In particular I agree that the thread is about listening and speaking; the original poster asked if it's possible to do it without characters. (He didn't ask "what's the most efficient way to learn both listening and reading".)

To zhouhaochen:

In addition to Demonic_Duck's #3 there's the example of blind people, and although some could be said to have learned through their fingers that is still not through the eyes (characters). (Learning through the fingers would be another proof that the visual channel is not essential.) So, your original question is answered, but if I may continue... :-)

The thread is about listening and speaking.

My own experience (six years) is that learning to read, even learning to read aloud quite convincingly, even listening to the audio of texts that have become familiar or memorized previously (like podcasts), had little to do with listening comprehension of un-memorized audio (which is what we're talking about).

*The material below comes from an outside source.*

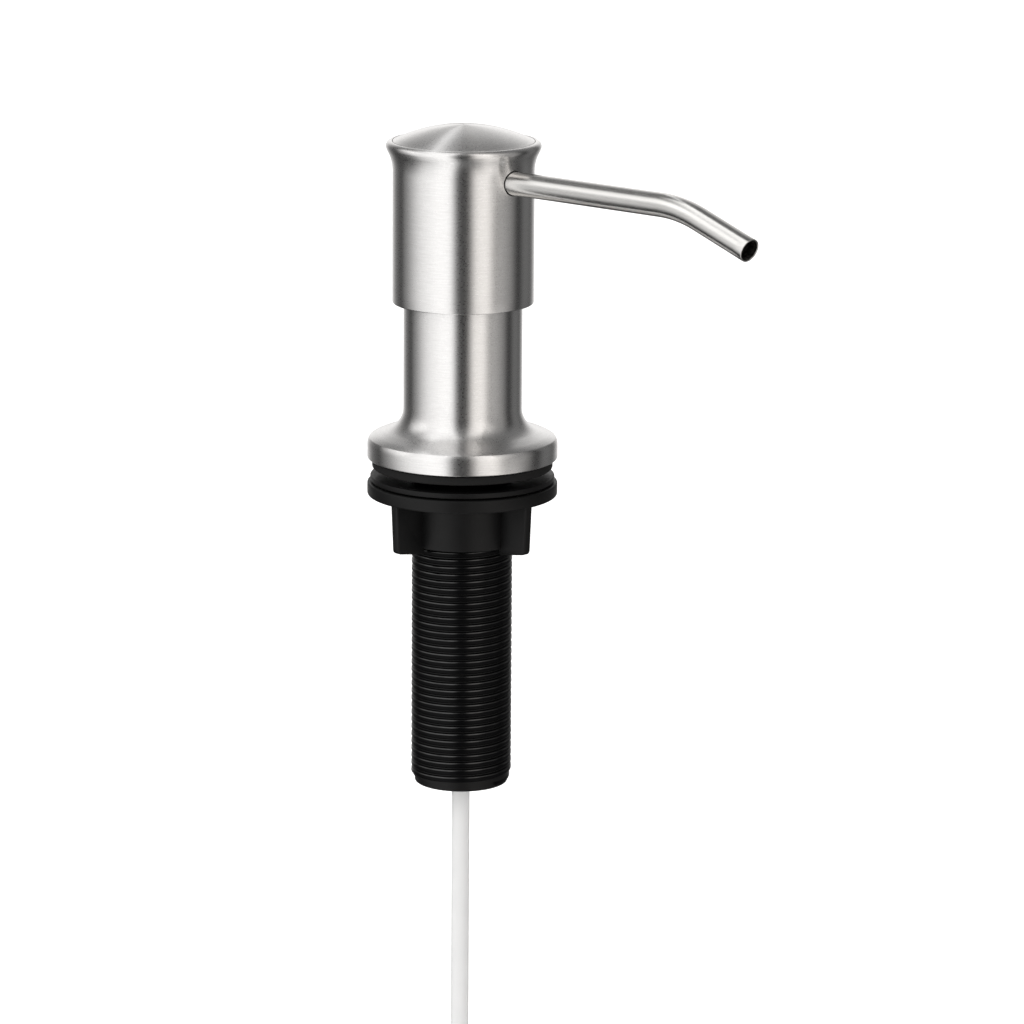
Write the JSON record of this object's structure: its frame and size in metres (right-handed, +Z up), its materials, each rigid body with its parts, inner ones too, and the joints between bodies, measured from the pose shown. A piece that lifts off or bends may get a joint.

Some of the best posters here say that to learn X, do X; that one should listen and speak in order to learn how to listen and speak isn't controversial. My contribution is to point out (because others might have missed it too) that to train your ability to understand speech that you have not previously memorized you should listen to speech that you have not previously memorized! :-) That would require a live person, or maybe a graded-reader audio that is long enough to evade memorization, or radio, etc. In my experience, learning to read and write the transcript is of little benefit (to listening comprehension, which is what we're talking about).

Edit: I also agree with character, above.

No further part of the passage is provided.